You have four options for when automatic backups will be triggered. You can choose all of them if you like. You can: back up on project open, back up on project close, back up every time you manually save, and back up before synching with mobile devices. I like to back up on project close and before synching with mobile.

Because I’ve trained myself to manually save every time I stop to think, no matter what program I’m working in, if I told Scrivener to back up the project every time I manually saved, there’d be too many backups from the same day.

Miscellaneous Options

I have my backups saved as compressed zip files to save space. This is a good option if you’re backing up to an online location, such as Dropbox.

I like to have the date included in my backup file names.

Before choosing how many backups to keep, think about what settings you chose for the frequency of the backup. If you’re backing up every time you manually save, and you manually save multiple times in a day, then if you set Scrivener to only save the four most recent backups, on the fifth manual save Scrivener will overwrite your oldest backup with the new backup. That means you could end up without any backups from the previous day. That might work for you, but I prefer to have backups from a couple of days to choose from should I change my mind about a major change.


You should save your backup files in a physically separate location from your working files. If you work on a desktop or laptop, then keep your backups either online or on an external drive. If you're constantly switching from desktop to laptop to tablet, and keep your working project in Dropbox, then save your backups on one of your computers.

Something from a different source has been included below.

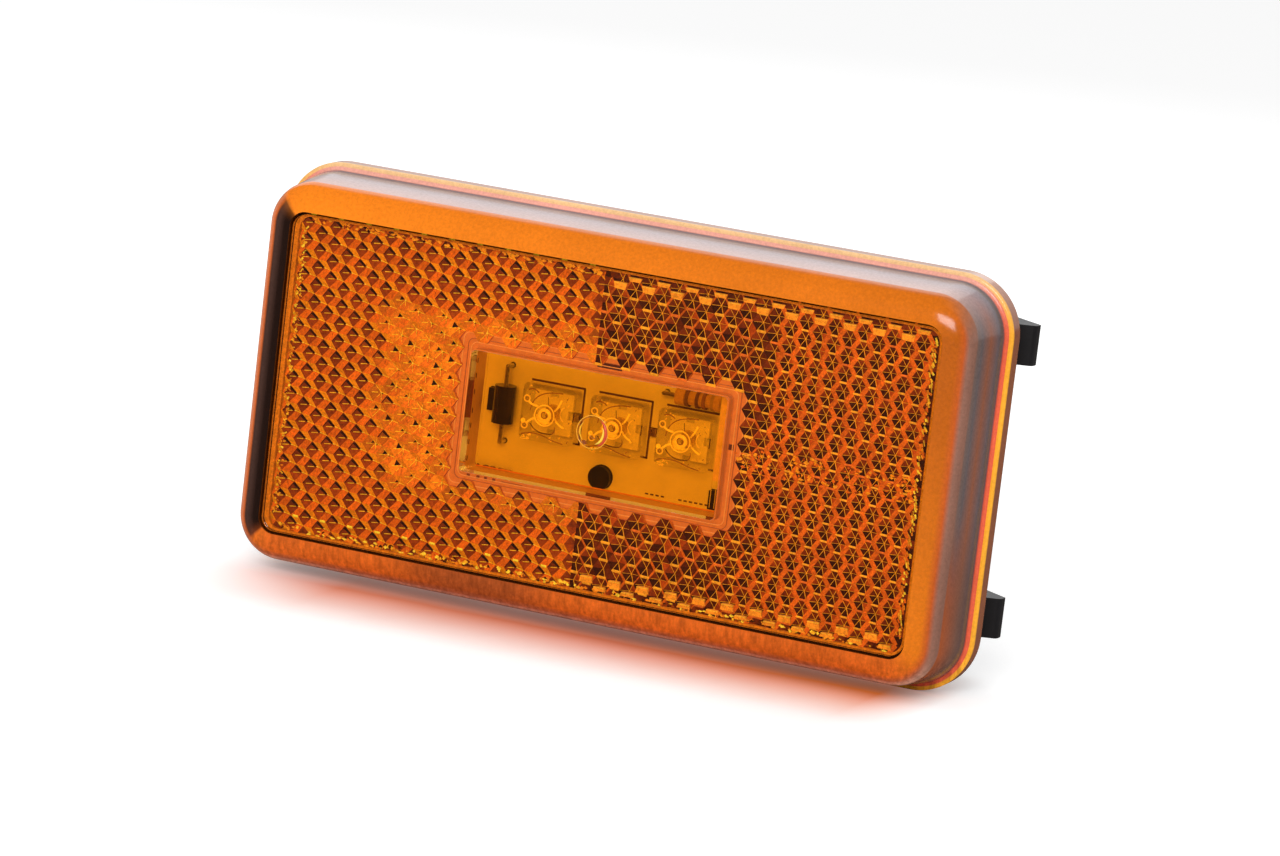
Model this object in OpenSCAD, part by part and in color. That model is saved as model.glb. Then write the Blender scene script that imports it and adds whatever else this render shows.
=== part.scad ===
// Side marker lamp for a truck or trailer: amber lens with a reflex panel round a clear window,
// three light-emitting diodes on a board, and a black base that snaps into a rectangular cut-out.
// The lamp looks along -Y, X runs along its length and Z is up.
// The origin is the middle of the mounting plane, the back face of the lens flange.

/* [Lens] */
// Length of the flange
lamp_w = 103.8; // [98:0.1:115]
// Height of the flange
lamp_h = 55; // [53:0.1:62]
// Distance from the mounting plane to the lens face
face_depth = 13.6; // [13:0.1:15]
// Thickness of the flange
flange_t = 2.9; // [2.4:0.05:3.2]
// Overhang of the flange past the foot of the side wall
flange_lip = 1; // [0.6:0.05:1.5]
// Width of the sloped bezel, from the panel's edge to the side wall
bezel_w = 3.5; // [3.2:0.1:3.6]
// How far the side wall leans outwards from the bezel to its foot
wall_draft = 1.25; // [1.2:0.05:1.8]
// Corner radius at the panel's edge
inner_r = 2.2; // [2:0.1:3]

/* [Reflex panel and window] */
// Thickness of the reflex panel
panel_t = 2; // [1.6:0.1:2]
// Gap of the seam round the panel
seam = 0.3; // [0.2:0.05:0.4]
// Width of the window inside its walls
window_w = 36.4; // [35.6:0.1:37]
// Height of the window inside its walls
window_h = 16.2; // [15.6:0.1:16.4]
// Diameter of the moulding gate on the window
gate_d = 4.1; // [3:0.1:5]

/* [Rear body] */
// Length of the rear body
body_w = 83; // [80:0.5:84]
// Height of the rear body
body_h = 47.4; // [46:0.1:47.6]
// Depth of the rear body behind the mounting plane
body_d = 13; // [12.5:0.5:18]
// Wall thickness of the rear body
body_t = 1.8; // [1.5:0.1:2.2]

/* [Snap arms] */
// Reach of a hook past the middle of its arm
hook_reach = 4.9; // [4.4:0.02:5]
// Height of each arm, along Z
arm_w = 5.3; // [4:0.02:6]
// Height of the arms' middles above and below the lamp's middle
arm_z = 18.1; // [16:0.02:18.2]
// Thickness of an arm
arm_t = 1.4; // [1.2:0.1:1.5]

/* [Lights] */
// Distance between neighbouring light-emitting diodes
led_pitch = 9.7; // [9.2:0.1:9.8]
// Side of a diode's square body
led_w = 7.6; // [7:0.1:7.8]

/* [Hidden] */
$fn = 48;

// Lens: half sizes at the panel's edge, from which every other outline is an even offset
bezel_drop = 1.6;
out_foot = bezel_w + wall_draft;
out_lip = out_foot + flange_lip;
edge_w = lamp_w / 2 - out_lip;
edge_h = lamp_h / 2 - out_lip;
face_y = -face_depth;
crown_y = face_y + bezel_drop;
foot_y = -flange_t;
lip_r = 0.35;
plate_out = 3.4;
plate_fit = 0.1;
plate_y = -4.6;
seal_out = 2.6;
seal_y = -5.5;
ledge_in = 1.2;
ledge_t = 1;
cavity_out = 1.6;

// Reflex panel and its window
panel_y = face_y + 0.3;
panel_back = panel_y + panel_t;
window_z = -0.35;
well_t = 1.5;
well_end = -8.1;
gate_h = 0.15;

// Circuit board
board_w = 64;
board_h = 36;
board_t = 1.6;
board_y = -5.6;
board_back = board_y + board_t;
hole_gap = 0.1;

// Light-emitting diodes: clear body on a metal leadframe, with a chip in a cup under the dome
led_x0 = 1.08;
led_x = [for (i = [-1:1]) led_x0 + i * led_pitch];
led_z = 0.13;
led_base = board_y - 0.4;
frame_t = 0.5;
led_seat = led_base - frame_t;
led_t = 1.7;
dome_r = 1.65;
dome_lift = 0.15;
chip_r = 1.2;
pin_w = 0.5;
pin_pitch = 5.08;
pin_end = board_back + 0.8;

// Through-hole parts
wire_d = 0.6;
diode_x = -15.4;
diode_z = 0.25;
diode_pitch = 10.16;
diode_d = 2.9;
diode_l = 5;
diode_y = board_y - 1.6;
resistor_l = 6.3;
resistor_d = 2.3;
resistor_pitch = 10.16;
resistor_y = board_y - 1.25;
resistor_lower_at = [-16.7, -9.5];
resistor_upper_at = [11.85, 5.6];
solder_h = 0.9;
solder_d = 2;

// Posts of the base that hold the board: [x, z, width, height], and one round peg
posts = [[-17.5, 0.45, 1.2, 3], [-1.6, 7.45, 3.3, 1.2], [16, 0.05, 1.2, 1.9], [15.1, -7.25, 1.2, 2.5]];
peg_at = [-1.12, -7.18];
peg_d = 3.1;
post_top = board_y - 0.9;
shoulder = 0.8;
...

That way, if disaster strikes and either Dropbox goes down or your working computer is destroyed, corrupted, or stolen, you can still access your backups.

If you’re backing up to an external drive, make sure that drive is plugged in when the Scrivener backup starts. And make sure you’re using the same port, such as G:, that you set for the Scrivener backup location.


I’ve only ever had to restore from a backup once or twice when I made substantial changes to a project, had forgotten to take snapshots of the original documents before I changed them, then decided I wanted to return to the previous version. If you need to restore from a backup file, here’s what you do.

NOTE: Backup files all have bak in the title.

Normal Backup


Method 1: Find the backup file in your Finder window. Double-click it to open it.

Method 2: Open the backup file from inside Scrivener using File>Open.


  1. From inside Scrivener, use File>Open.
  2. Navigate to the location where you store your backups.
  3. You will see a bak file folder that ends in .scriv.
  4. Double click on that to reveal its contents.
  5. Find the .scrivx file.
  6. Tell Scrivener to open the .scrivx file.

DO NOT ATTEMPT TO OPEN SCRIVENER PROJECTS FROM INSIDE WINDOWS EXPLORER. Windows doesn’t know what program to use in order to open Scrivener files. And, at least in my version of Windows 10, Scrivener isn't listed as one of the apps you can assign as a default program for opening a .scrivx file.

Compressed Zip Backups

To open a compressed zip file, you first have to extract the files from inside the zip. Scrivener can’t open a zip file.


  1. Go to your Finder window.
  2. Find the zipped backup file you want to restore from. It will end in .zip.
  3. Double-click the file to unzip it.
  4. The .scriv file will appear in the list.
  5. Move the file to another location so it’s not in the same place as the original zip backup. If you don’t do this, you’ll get a warning from Scrivener (see below). Since the restored file is what you’re intending to be your new working file, I suggest saving it where the original working file was.
Scrivener save location warning message

Windows (I’m using Windows 10. It might be slightly different for older versions.)

  1. Go to Windows Explorer.
  2. Find the backup zip file you want to restore from. It will end in .zip.
  3. Click on the file to highlight it.
  4. A Compressed Folder Tools/Extract tab will appear (see below).
  5. Click on the tab if it doesn't automatically open.
  6. Double-click on Extract to unzip the files.
  7. Tell it to save the files in a different location. Since this restored file is what you’re intending to be your new working file, I suggest saving it where the original working file was.
  8. Once you see that the files have been extracted, go into Scrivener and open the .scrivx file from File>Open.
Screenshot of Windows Explorer


If you ever want to do a backup outside of the regularly triggered backup, go to File>Back Up>Back Up Now. You’ll also have an option here to back up to a different location than your usual backup location.


Scrivener makes it easy to back up your project files. Make sure that you’re taking advantage of this feature so that you’re never in danger of losing work.